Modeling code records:
[start]

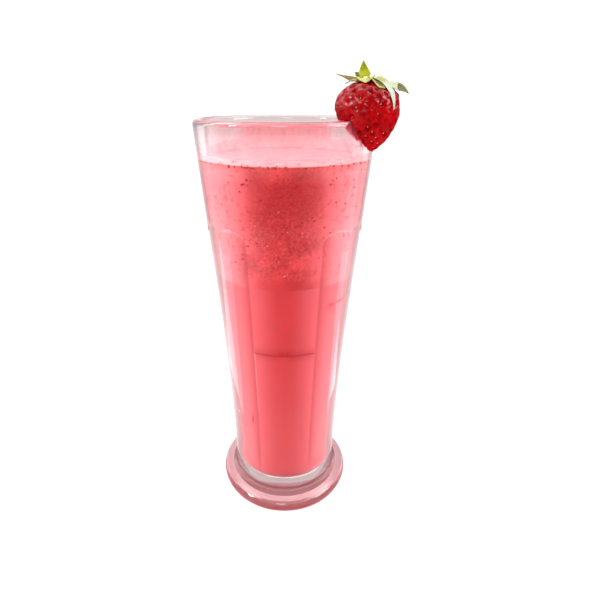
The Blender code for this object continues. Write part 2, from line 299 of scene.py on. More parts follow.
def rampOf(source, low, high, fromValue=0.0, toValue=1.0, kind="SMOOTHSTEP"):
    node = addNode(source.id_data, "ShaderNodeMapRange", interpolation_type=kind)
    feed(node, Value=source, From_Min=low, From_Max=high, To_Min=fromValue, To_Max=toValue)
    return node.outputs["Result"]


def mathOf(operation, *values):
    node = addNode(values[0].id_data, "ShaderNodeMath", operation=operation)
    for socket, value in zip(node.inputs, values):
        plug(socket, value)
    return node.outputs["Value"]


def productOf(first, *factors):
    for factor in factors:
        first = mathOf("MULTIPLY", first, factor)
    return first


def axesOf(tree, kind="Object"):
    coords = addNode(tree, "ShaderNodeTexCoord").outputs[kind]
    return feed(addNode(tree, "ShaderNodeSeparateXYZ"), Vector=coords).outputs


def paintedSideLight(across, low, high, amount):
    # painted side light: 0 down the middle of the front and back, rising to the amount at both sides
    return rampOf(mathOf("ABSOLUTE", across), low, high, 0.0, amount)


def bumpFrom(shader, height, strength, distance):
    bump = addNode(shader.id_data, "ShaderNodeBump")
    feed(bump, Height=height, Strength=strength, Distance=distance)
    feed(shader, Normal=bump.outputs["Normal"])


def cloudedMaterial(name, color, roughness, cloud, **values):
    # a finish that drifts between two tones, with the cloud's mask for a bump
    material, tree, shader = newMaterial(name, color, roughness, **values)
    clouds = useGroup(tree, mottle, **cloud)
    feed(shader, Base_Color=clouds["Color"])
    return material, shader, clouds["Mask"]


def makeMottle():
    # slow change between two colours, with the pattern itself as a mask
    tree, given, result = newGroup(
        "mottle", {"Deep": (0.5, 0.0, 0.0, 1.0), "Pale": (1.0, 0.5, 0.5, 1.0), "Scale": 50.0, "Detail": 2.0,
                   "Low": 0.35, "High": 0.65},
        {"Color": "NodeSocketColor", "Mask": "NodeSocketFloat"})
    coords = addNode(tree, "ShaderNodeTexCoord").outputs["Object"]
    cloud = addNode(tree, "ShaderNodeTexNoise")
    feed(cloud, Vector=coords, Scale=given["Scale"], Detail=given["Detail"])
    mask = rampOf(cloud.outputs["Fac"], given["Low"], given["High"], kind="LINEAR")
    feed(result, Color=tintOver(given["Deep"], (mask, given["Pale"])), Mask=mask)
    return tree


def mottleMask(tree, scale, detail, low, high):
    return useGroup(tree, mottle, Scale=scale, Detail=detail, Low=low, High=high)["Mask"]


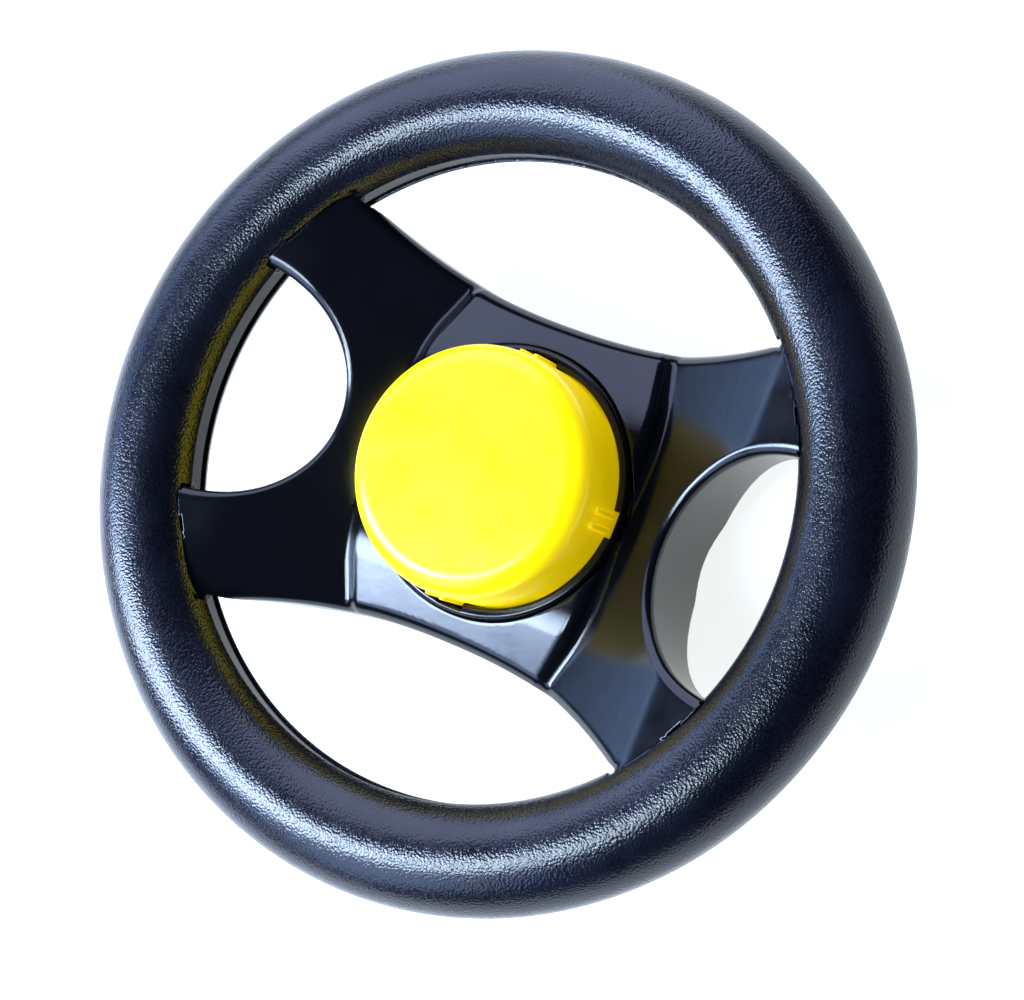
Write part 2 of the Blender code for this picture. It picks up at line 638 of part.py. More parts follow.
def make_back_cover(material, parent):
    """The disc that closes the hub's hollow, screwed on from behind."""
    low = BEARING_LEVEL + GAP
    profile = [
        (COVER_HOLE, low),
        (CAVITY_RADIUS - 1.5, low),
        (CAVITY_RADIUS - 0.5, low + 1),
        (CAVITY_RADIUS - 0.5, COVER_SEAT - GAP),
        (COVER_HOLE, COVER_SEAT - GAP),
    ]
    cover = finish("back_cover", turned(profile))
    for angle in around(SCREW_COUNT, math.pi / 4):
        centre = on_circle(COVER_SCREW_CIRCLE, angle)
        cut(cover, cylinder(SCREW_RADIUS + GAP, 0, 90, FINE_ROUND, centre))
        cut(cover, cylinder(SCREW_HEAD + GAP, 0, low + COVER_HEAD_SINK, FINE_ROUND, centre))
    return dress(cover, material, parent)


def make_screw(name, head_seat, tip, centre, material, parent):
    """A pan-head screw parallel to the axis, with a cross recess; its head is on the head_seat side."""
    up = 1 if head_seat > tip else -1
    head = head_seat + up * HEAD_HEIGHT
    profile = [
        (0, tip),
        (SCREW_RADIUS, tip),
        (SCREW_RADIUS, head_seat),
        (SCREW_HEAD, head_seat),
        (SCREW_HEAD - 0.6, head),
        (0, head),
    ]
    screw = finish(name, turned(profile, FINE_ROUND))
    for half in ((1.7, 0.35), (0.35, 1.7)):
        slot = sorted((head - up * 1.0, head + up * 1.0))
        cut(screw, box((-half[0], -half[1], slot[0]), (half[0], half[1], slot[1])))
    dress(screw, material, parent)
    screw.location.x, screw.location.y = centre[0] * 0.001, centre[1] * 0.001
    return screw


def main():
    clear_scene()
    black = new_material("black_gloss_plastic", (0.012, 0.013, 0.018), 0.16)
    grain = new_material("black_grained_grip", (0.02, 0.022, 0.03), 0.48)
    yellow = new_material("yellow_plastic", (1.0, 0.82, 0.0), 0.24)
    nylon = new_material("white_nylon", (0.8, 0.79, 0.74), 0.45)
    rubber = new_material("red_rubber", (0.35, 0.03, 0.02), 0.55)
    steel = new_material("steel", (0.55, 0.55, 0.56), 0.3, 1.0)
    zinc = new_material("zinc_plated_steel", (0.62, 0.64, 0.66), 0.34, 1.0)
    spring_steel = new_material("spring_steel", (0.4, 0.4, 0.42), 0.3, 1.0)

    wheel_axis = new_axis("wheel_axis", RIM_HEIGHT)
    horn_axis = new_axis("horn_axis", BEZEL_TOP, wheel_axis)

    make_base(black, None)
    make_axle(steel, zinc, None)
    make_spider(black, wheel_axis)
    make_grip(grain, wheel_axis)
    make_bushes(nylon, wheel_axis)
    make_back_cover(black, wheel_axis)
    make_bezel(black, wheel_axis)
    make_horn_base(black, wheel_axis)
    make_reed(nylon, wheel_axis)
    make_bellows(rubber, wheel_axis)
    make_spring(spring_steel, wheel_axis)
    make_cap(yellow, horn_axis)
    cover_seat = BEARING_LEVEL + COVER_HEAD_SINK
    horn_seat = WELL_FLOOR + HORN_FOOT + 2 * GAP
    for i, angle in enumerate(around(SCREW_COUNT, math.pi / 4), start=1):
        centre = on_circle(COVER_SCREW_CIRCLE, angle)
        make_screw(f"cover_screw_{i}", cover_seat, COVER_SCREW_TIP, centre, zinc, wheel_axis)
    for i, angle in enumerate(around(SCREW_COUNT), start=1):
        centre = on_circle(HORN_SCREW_CIRCLE, angle)
        make_screw(f"horn_base_screw_{i}", horn_seat, HORN_SCREW_END, centre, zinc, wheel_axis)


main()
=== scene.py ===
"""Looks of the play steering wheel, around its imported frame.

Shapes are worked out in millimetres, in the frame's axes, and scaled to metres as they become
meshes. Moulded pieces are level sets of a distance field, so their edges are truly rounded.
"""

import math

import bpy
import numpy as np
from mathutils import Matrix, Quaternion, Vector


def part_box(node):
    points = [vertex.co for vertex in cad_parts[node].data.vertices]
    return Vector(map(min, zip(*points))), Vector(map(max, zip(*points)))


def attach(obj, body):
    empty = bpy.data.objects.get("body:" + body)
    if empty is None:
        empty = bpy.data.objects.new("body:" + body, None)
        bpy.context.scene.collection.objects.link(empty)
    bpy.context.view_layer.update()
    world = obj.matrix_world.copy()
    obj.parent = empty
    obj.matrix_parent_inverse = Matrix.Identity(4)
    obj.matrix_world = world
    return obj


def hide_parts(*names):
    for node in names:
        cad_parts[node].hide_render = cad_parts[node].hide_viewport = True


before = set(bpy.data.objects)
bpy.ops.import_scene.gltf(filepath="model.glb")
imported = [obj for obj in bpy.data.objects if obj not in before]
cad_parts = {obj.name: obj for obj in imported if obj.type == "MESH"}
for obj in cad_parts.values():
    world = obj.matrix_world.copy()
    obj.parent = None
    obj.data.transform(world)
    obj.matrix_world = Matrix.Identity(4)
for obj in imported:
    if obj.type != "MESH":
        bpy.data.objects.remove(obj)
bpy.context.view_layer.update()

MM = 0.001


def corners(node):
    """Lowest and highest corner of a node, in millimetres."""
    low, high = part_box(node)
    return np.array(low) / MM, np.array(high) / MM


# Sizes from the frame, in millimetres
grip_low, grip_high = corners("rim_grip")
RIM_HEIGHT = (grip_low[2] + grip_high[2]) / 2
WHEEL_RADIUS = grip_high[0]
RIM_HALF_DEPTH = (grip_high[2] - grip_low[2]) / 2
HUB_BACK = corners("wheel_spider")[0][2] - RIM_HEIGHT
KEY_OUTER = corners("wheel_spider")[1][0]
CAP_BOTTOM, CAP_TOP = corners("horn_cap")[0][2], corners("horn_cap")[1][2]
BEZEL_BOTTOM, BEZEL_TOP = corners("horn_bezel")[0][2], corners("horn_bezel")[1][2]
BEZEL_OUTER = corners("horn_bezel")[1][0]

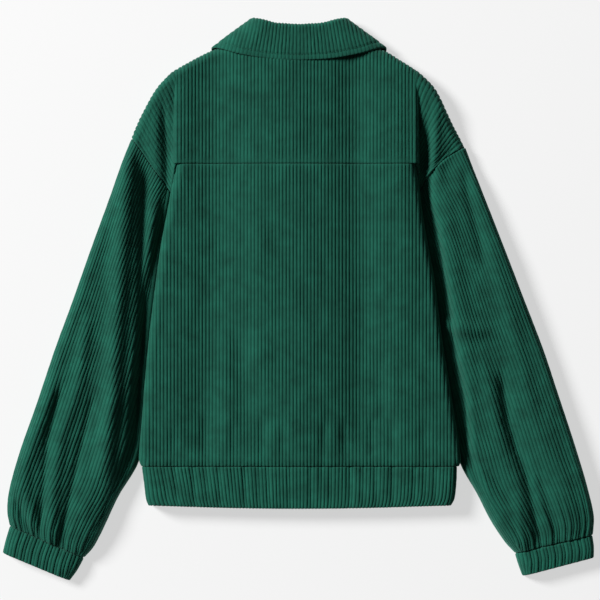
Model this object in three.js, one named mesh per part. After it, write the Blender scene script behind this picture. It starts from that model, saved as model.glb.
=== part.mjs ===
// Corduroy jacket lying face down on a flat surface, back up, sleeves beside the body.
// Millimetres. +X to the right of the back as seen from above, +Y towards the collar, +Z up.
// The origin is the middle of the footprint, on the surface.
import * as THREE from 'three';

// Cloth
const WALL = 2;
const HALF = WALL / 2;
const GAP = 0.3;
const WALE_PITCH = 4.2;
const WALE_HEIGHT = 0.9;
const STEP = 0.4;

// Levels of the wall's middle above the surface
const FRONT_LEVEL = HALF;
const BACK_LEVEL = 22;
const NECK_LEVEL = 19.5;
const LEAF_LIFT = WALL + 0.8;
const LAP_LIFT = WALL + 1.6;
const LEAF_MARGIN = 32;
const LEAF_SLOPE = 20;

// Share of a wale's height that is left in the crease beside the back's fold
const CREASE_RIB = 0.4;

// Body
const HEM_SEAM_Y = -201.7;
const YOKE_SEAM_Y = 162;
const SIDE_ROUND = 8;
const FOOT_ROUND = 3;
const CRUSH = 8;
const LAP = 15;
const PLATEAU_FADE = 22;
const BACK_ROWS = [-180, -130, -60, 40];
const BAND_ROWS = [-247.6, -240];
const NEAR_SIDE = [0, 5, 10, 15, 20];

// Buttons
const BUTTON_RADIUS = 8.5;
const BUTTON_THICK = 2.6;
const BUTTON_LIFT = BUTTON_THICK + GAP;
const BUTTON_TOP_Y = 190;
const BUTTON_STEP = 88;
const BUTTON_COUNT = 5;
const STRIP_HALF = 20;
const STRIP_SLOPE = 12;
const STRIP_END_Y = 212;
const STRIP_END_FADE = 16;

// Outer shoulders, which lie lower than the back's fold
const CLIFF_DEPTH = { left: 10, right: 15 };
const CLIFF_WIDTH = { left: 9, right: 7 };
const CLIFF_TOP_Y = 262;
const CLIFF_FULL_Y = 152;
const NECK_DIP_RUN = 15;
const NECK_END_X = 71;
const NECK_FADE = 10;
const SHOULDER_SPAN = 62;
const SHOULDER_LINE = { from: 90, to: 140 };
const SHOULDER_INSET = 12;
const YOKE_ROWS = [0, 0.15, 0.32, 0.5, 0.66, 0.8, 1];

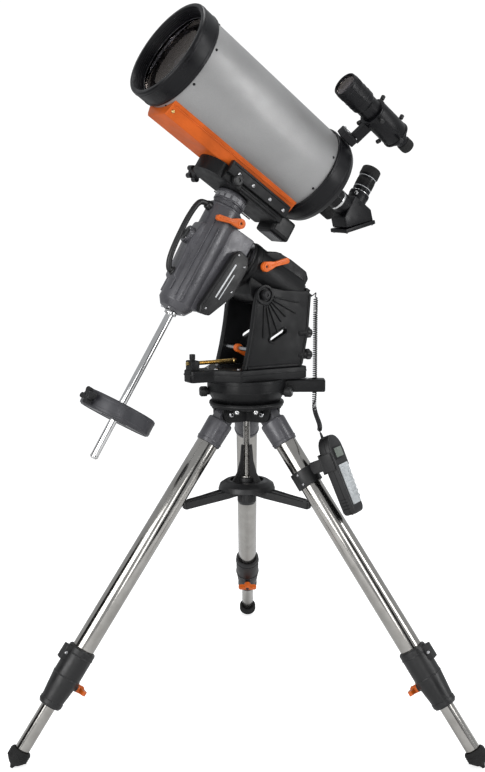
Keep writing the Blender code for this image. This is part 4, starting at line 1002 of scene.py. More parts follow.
def dovetail_bar():
    """The orange plate under the tube, hollowed on top to the tube's radius."""
    low = DOVETAIL_TOP - DOVETAIL_THICK
    half = [(low, 0.036), (low + 0.008, 0.043), (low + 0.011, 0.044), (DOVETAIL_TOP + 0.014, 0.056)]
    outline = half + [(x, -y) for x, y in reversed(half)]
    front = 0.258
    rear = -0.128
    bar = prism(outline, front - rear, OPTICS @ move(z=(front + rear) / 2), 0.0012)
    hollow = rod(TUBE_R + GAP, 0.30, -0.20, OPTICS, TUBE_STEPS)
    finish(cut(bar, hollow), "dovetail_bar", "orange_anodised")


def optical_tube():
    front = RING_BACK_Z + 0.012
    shell = tube(TUBE_R, TUBE_R - TUBE_SHEET, front, CELL_FRONT_Z - 0.012, OPTICS, TUBE_STEPS)
    finish(shell, "optical_tube", "silver_tube")


def front_ring():
    """The ring that holds the corrector, with a deep lip in front of the glass."""
    seat = RING_BACK_Z + 0.012 + GAP
    outside = [(RING_R - 0.002, FRONT_Z), (RING_R, FRONT_Z - 0.003), (RING_R, RING_BACK_Z + 0.002)]
    outside += [(RING_R - 0.002, RING_BACK_Z), (TUBE_R + GAP, RING_BACK_Z), (TUBE_R + GAP, seat)]
    inside = [(0.0985, seat), (0.0985, seat + 0.004), (0.1010, seat + 0.008), (0.1045, FRONT_Z)]
    ring = turned(outside + inside, OPTICS, TUBE_STEPS, closed=True)
    finish(ring, "front_ring", "black_anodised")


def corrector_lens():
    """A thick meniscus, hollow towards the sky, with the secondary spot on its inner face."""
    edge = RING_BACK_Z + 0.0115
    r = 0.0983
    front = [(r * i / 6, edge + 0.0075 - 0.012 * (1 - (i / 6) ** 2)) for i in range(7)]
    back = [(r * i / 6, edge - 0.006 - 0.011 * (1 - (i / 6) ** 2)) for i in range(6, -1, -1)]
    finish(turned(front + back, OPTICS, TUBE_STEPS), "corrector_lens", "optic_glass")


def rear_cell():
    """The rear casting: a deep rim over the tube and a dished back with the central opening."""
    seat = CELL_FRONT_Z - 0.012 - GAP
    outside = [(TUBE_R + GAP, seat), (TUBE_R + GAP, CELL_FRONT_Z), (RING_R - 0.001, CELL_FRONT_Z)]
    outside += [(RING_R, CELL_FRONT_Z - 0.002), (RING_R, -0.176), (0.1080, -0.189), (0.096, -0.197)]
    outside += [(0.060, CELL_BACK_Z), (0.032, CELL_BACK_Z), (0.032, -0.236), (0.0255 + 0.0006, -0.236)]
    inside = [(0.0261, -0.196), (0.092, -0.186), (0.1045, -0.176), (0.1045, seat)]
    cell = turned(outside + inside, OPTICS, TUBE_STEPS, closed=True)
    finish(cell, "rear_cell", "black_anodised")


def baffle_tube():
    """The long light baffle that the primary mirror slides on."""
    profile = [(0.0195, 0.080), (0.0195, -0.170), (0.0255, -0.172), (0.0255, -0.1985), (0.0235, -0.1985)]
    profile += [(0.0235, -0.174), (0.0175, -0.170), (0.0175, 0.080)]
    finish(turned(profile, OPTICS, 24, closed=True), "baffle_tube", "black_anodised")


def primary_mirror():
    """A concave disc on a carrier that runs along the baffle."""
    bore = 0.0200
    face = [(bore + (0.095 - bore) * i / 5, -0.132 + 0.010 * (i / 5) ** 2) for i in range(6)]
    profile = face + [(0.095, -0.145), (0.034, -0.147), (bore, -0.147)]
    finish(turned(profile, OPTICS, 32, closed=True), "primary_mirror", "mirror_coat")


FOCUSER = OPTICS @ turn("Z", 215) @ move(x=0.072)


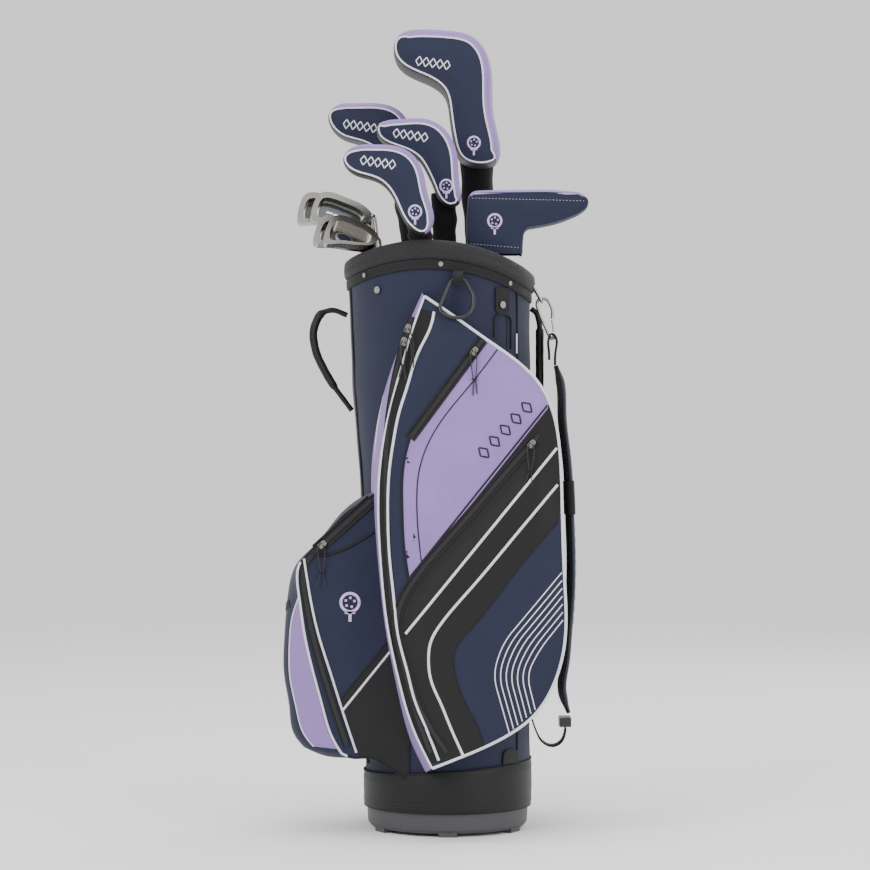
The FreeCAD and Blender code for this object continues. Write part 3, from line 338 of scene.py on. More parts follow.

[end]

#### TASK:
Pick each line holding the word "update" out of the data and copy it.

#### FINAL ANSWER:
    bpy.context.view_layer.update()
bpy.context.view_layer.update()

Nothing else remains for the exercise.